Exercise details:
Print verbatim the lines of the entries from the one containing "Model this object in" to the last, inclusive, and no others.

### Data provided

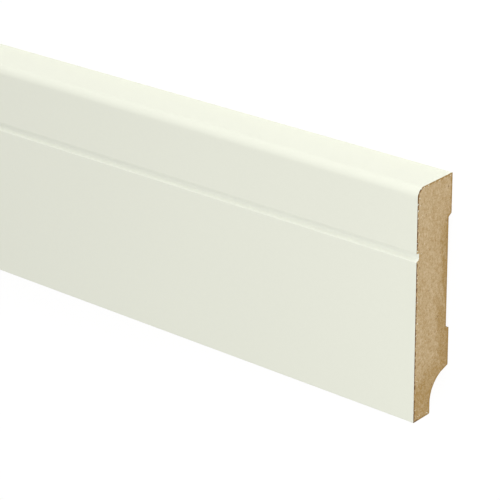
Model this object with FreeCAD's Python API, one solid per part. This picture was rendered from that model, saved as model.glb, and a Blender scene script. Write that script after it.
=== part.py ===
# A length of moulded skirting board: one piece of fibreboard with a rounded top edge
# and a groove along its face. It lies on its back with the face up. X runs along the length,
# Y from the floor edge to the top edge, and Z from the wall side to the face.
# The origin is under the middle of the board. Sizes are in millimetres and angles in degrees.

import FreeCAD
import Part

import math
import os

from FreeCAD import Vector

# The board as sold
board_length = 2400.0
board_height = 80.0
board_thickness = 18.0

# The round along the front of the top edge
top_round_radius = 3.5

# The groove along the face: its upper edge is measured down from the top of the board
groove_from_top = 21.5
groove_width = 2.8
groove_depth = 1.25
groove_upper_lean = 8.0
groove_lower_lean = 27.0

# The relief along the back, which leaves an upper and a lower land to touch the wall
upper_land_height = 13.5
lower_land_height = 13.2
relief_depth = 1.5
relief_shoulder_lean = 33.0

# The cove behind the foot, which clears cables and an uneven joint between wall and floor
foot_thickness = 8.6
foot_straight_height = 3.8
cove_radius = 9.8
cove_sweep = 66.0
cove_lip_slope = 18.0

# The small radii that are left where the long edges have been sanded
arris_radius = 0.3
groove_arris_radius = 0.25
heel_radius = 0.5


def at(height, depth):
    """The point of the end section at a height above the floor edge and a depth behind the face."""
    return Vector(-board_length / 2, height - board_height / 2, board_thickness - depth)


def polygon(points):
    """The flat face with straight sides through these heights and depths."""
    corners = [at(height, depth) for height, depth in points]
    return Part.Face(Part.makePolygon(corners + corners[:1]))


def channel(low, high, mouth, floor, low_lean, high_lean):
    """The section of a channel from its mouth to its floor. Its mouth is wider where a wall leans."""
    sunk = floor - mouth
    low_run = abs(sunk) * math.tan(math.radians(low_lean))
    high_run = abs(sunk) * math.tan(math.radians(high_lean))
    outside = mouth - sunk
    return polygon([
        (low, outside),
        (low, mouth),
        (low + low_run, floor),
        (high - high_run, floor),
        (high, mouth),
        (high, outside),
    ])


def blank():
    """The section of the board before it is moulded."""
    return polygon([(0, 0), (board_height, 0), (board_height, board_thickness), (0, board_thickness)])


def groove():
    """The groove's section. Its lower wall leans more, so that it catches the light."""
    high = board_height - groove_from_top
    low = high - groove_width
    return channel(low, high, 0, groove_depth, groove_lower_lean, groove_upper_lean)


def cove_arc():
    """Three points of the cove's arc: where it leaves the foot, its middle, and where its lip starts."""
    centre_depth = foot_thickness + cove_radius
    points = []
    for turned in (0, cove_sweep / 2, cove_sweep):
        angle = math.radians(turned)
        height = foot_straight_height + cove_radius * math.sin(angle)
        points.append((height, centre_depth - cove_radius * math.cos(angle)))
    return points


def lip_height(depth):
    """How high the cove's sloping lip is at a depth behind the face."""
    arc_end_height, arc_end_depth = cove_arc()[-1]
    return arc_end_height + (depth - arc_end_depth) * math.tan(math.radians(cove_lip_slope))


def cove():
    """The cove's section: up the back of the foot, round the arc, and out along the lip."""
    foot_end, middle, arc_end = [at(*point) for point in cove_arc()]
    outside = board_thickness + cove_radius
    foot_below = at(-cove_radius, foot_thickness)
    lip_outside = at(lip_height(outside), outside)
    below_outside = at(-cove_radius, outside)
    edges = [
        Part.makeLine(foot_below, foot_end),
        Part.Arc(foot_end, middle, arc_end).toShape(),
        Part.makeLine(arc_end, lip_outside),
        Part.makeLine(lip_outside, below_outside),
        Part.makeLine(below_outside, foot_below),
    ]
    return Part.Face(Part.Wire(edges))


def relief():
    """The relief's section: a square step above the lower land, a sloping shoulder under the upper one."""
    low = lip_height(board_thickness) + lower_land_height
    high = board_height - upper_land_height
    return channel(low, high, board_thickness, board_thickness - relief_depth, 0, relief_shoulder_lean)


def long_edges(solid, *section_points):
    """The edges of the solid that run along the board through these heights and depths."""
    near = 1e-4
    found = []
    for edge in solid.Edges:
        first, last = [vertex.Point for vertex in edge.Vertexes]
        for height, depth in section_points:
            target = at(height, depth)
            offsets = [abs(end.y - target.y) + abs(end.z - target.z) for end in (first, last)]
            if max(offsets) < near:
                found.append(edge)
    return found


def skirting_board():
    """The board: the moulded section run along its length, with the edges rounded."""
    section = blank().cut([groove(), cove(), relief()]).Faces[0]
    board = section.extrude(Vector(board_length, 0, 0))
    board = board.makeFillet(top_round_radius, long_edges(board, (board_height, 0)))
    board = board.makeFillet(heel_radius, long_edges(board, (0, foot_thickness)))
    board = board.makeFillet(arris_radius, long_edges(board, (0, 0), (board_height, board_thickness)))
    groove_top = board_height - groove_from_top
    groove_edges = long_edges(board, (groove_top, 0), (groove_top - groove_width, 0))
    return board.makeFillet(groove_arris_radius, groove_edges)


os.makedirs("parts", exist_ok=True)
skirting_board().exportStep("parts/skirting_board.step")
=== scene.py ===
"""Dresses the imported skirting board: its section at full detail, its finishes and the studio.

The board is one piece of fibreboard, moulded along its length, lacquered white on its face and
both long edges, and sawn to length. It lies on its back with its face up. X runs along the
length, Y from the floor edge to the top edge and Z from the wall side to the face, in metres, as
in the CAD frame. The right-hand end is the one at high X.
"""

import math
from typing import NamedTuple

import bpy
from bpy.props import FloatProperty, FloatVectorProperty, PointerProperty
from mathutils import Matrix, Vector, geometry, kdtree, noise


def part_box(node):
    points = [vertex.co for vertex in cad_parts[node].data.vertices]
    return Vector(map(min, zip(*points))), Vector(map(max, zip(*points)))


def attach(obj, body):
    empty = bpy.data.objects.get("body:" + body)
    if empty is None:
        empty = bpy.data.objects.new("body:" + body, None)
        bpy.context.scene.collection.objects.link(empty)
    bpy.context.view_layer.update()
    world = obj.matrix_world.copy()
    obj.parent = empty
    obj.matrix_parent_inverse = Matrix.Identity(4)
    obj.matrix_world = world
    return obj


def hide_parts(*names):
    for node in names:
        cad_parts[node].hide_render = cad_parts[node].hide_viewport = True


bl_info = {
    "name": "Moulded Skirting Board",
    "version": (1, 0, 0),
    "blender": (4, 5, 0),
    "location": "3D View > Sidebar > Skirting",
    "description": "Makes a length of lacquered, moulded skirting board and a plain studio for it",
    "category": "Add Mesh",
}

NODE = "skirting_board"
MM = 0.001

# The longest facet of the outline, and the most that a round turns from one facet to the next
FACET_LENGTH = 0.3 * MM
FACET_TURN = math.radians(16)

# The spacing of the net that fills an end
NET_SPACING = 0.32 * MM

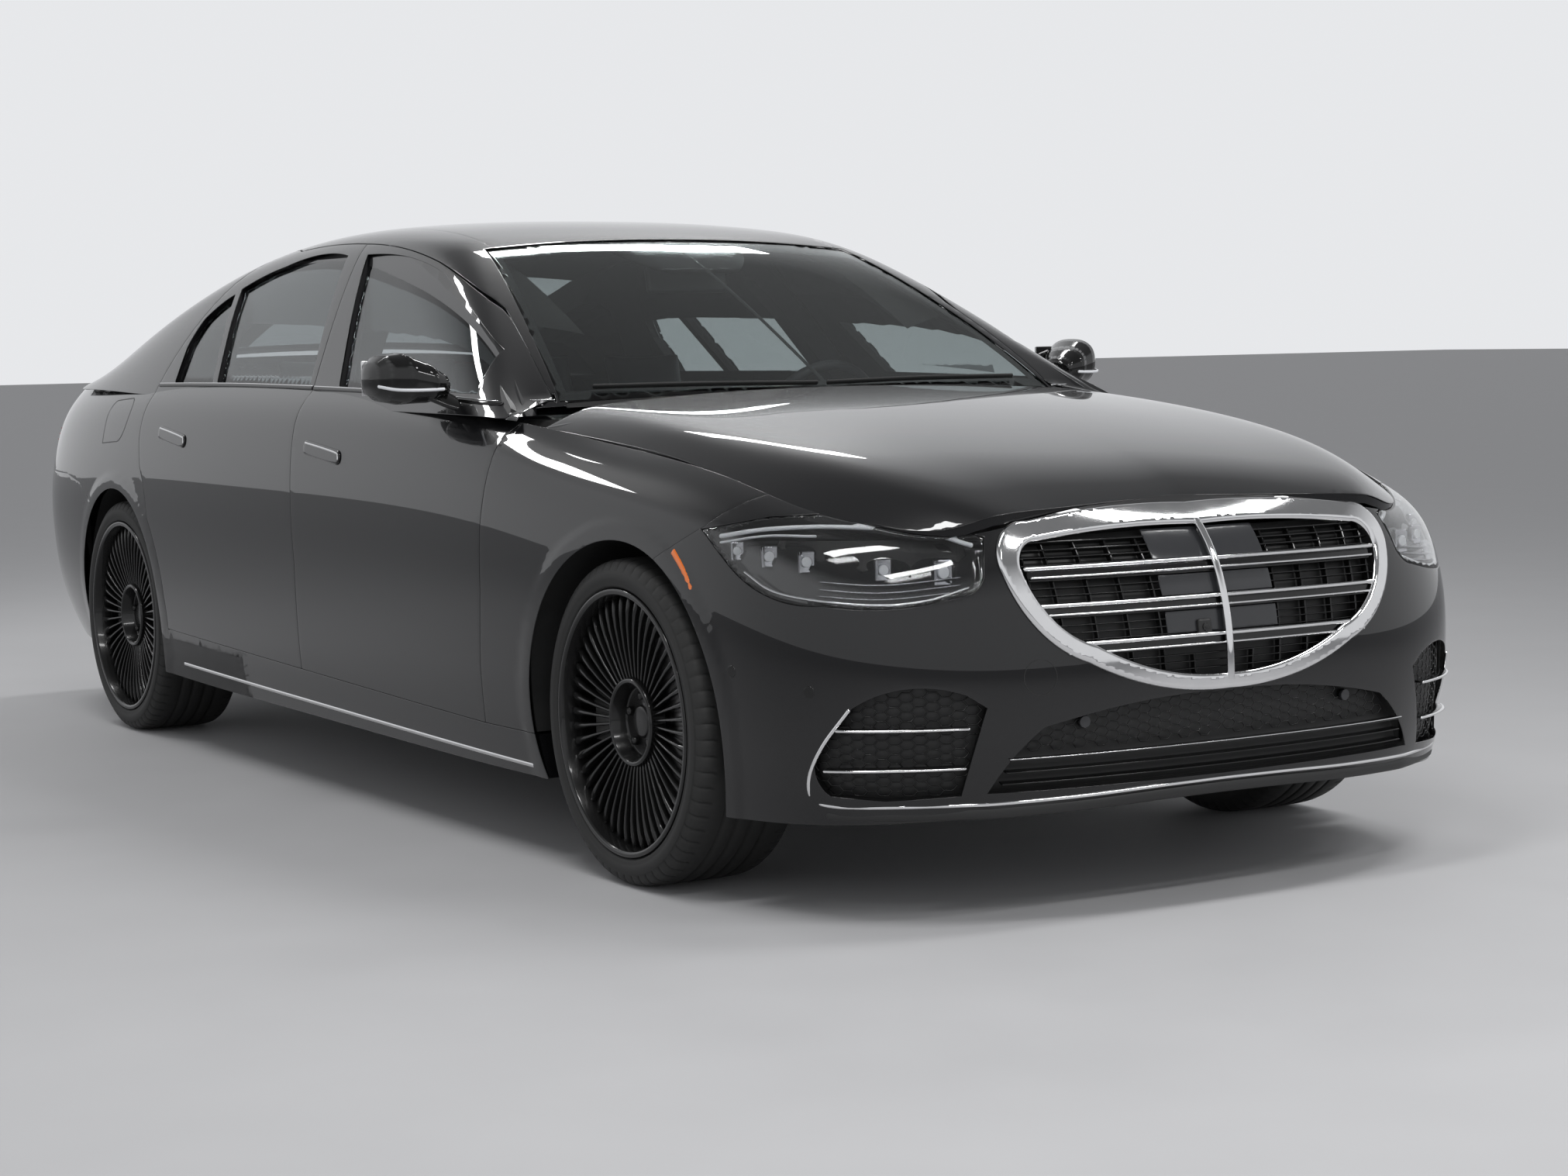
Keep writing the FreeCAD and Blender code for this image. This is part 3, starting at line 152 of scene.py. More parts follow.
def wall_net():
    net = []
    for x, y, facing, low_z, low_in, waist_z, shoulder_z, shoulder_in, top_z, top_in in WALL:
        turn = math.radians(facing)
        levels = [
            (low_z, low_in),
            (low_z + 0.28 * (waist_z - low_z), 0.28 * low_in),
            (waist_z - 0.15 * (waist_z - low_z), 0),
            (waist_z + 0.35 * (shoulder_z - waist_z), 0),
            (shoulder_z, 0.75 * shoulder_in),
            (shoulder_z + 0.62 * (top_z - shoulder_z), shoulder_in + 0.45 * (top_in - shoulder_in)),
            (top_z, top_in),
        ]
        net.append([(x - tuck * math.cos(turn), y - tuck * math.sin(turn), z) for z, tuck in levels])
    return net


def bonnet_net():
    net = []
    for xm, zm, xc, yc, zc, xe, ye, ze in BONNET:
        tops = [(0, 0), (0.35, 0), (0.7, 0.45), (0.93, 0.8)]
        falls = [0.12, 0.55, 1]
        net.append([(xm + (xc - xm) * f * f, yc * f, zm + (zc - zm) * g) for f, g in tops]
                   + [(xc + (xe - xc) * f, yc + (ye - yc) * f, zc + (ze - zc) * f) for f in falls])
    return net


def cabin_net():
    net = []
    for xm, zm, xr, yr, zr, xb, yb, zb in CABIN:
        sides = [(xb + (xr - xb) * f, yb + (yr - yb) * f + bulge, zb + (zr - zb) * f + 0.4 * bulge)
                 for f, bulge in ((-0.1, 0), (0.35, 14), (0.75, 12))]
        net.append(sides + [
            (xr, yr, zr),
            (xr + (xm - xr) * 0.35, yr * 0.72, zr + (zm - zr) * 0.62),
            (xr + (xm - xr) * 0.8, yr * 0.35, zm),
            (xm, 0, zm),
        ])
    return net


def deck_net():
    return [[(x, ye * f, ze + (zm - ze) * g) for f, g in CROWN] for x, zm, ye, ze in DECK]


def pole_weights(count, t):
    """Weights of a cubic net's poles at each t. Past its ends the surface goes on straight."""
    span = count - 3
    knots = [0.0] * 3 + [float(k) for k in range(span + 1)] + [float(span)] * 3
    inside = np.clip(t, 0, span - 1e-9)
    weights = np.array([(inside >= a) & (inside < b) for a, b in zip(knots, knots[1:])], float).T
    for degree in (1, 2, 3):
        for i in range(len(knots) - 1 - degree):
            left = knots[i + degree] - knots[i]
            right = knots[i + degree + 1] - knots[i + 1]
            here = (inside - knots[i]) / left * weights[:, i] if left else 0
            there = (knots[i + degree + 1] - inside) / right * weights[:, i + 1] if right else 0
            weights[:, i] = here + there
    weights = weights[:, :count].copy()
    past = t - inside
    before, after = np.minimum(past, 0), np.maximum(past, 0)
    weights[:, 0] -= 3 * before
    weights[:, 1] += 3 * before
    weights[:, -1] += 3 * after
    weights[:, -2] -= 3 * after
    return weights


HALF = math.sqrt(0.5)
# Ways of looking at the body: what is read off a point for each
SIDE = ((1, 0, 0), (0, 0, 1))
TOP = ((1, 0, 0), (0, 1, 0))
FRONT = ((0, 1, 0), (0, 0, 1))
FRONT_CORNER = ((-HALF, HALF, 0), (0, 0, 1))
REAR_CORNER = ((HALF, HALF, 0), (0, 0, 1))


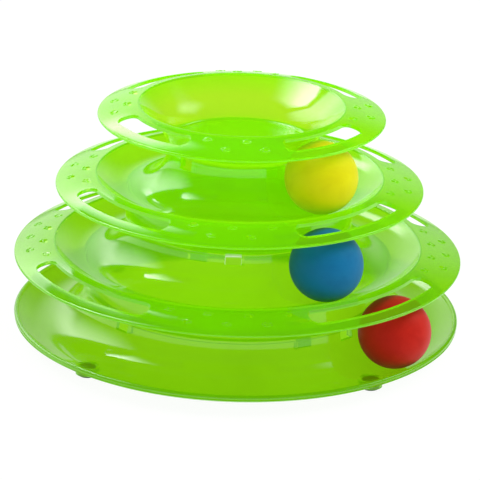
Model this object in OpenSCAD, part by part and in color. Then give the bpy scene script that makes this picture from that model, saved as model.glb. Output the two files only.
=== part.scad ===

######

Answer in full:
Model this object in OpenSCAD, part by part and in color. Then give the bpy scene script that makes this picture from that model, saved as model.glb. Output the two files only.
=== part.scad ===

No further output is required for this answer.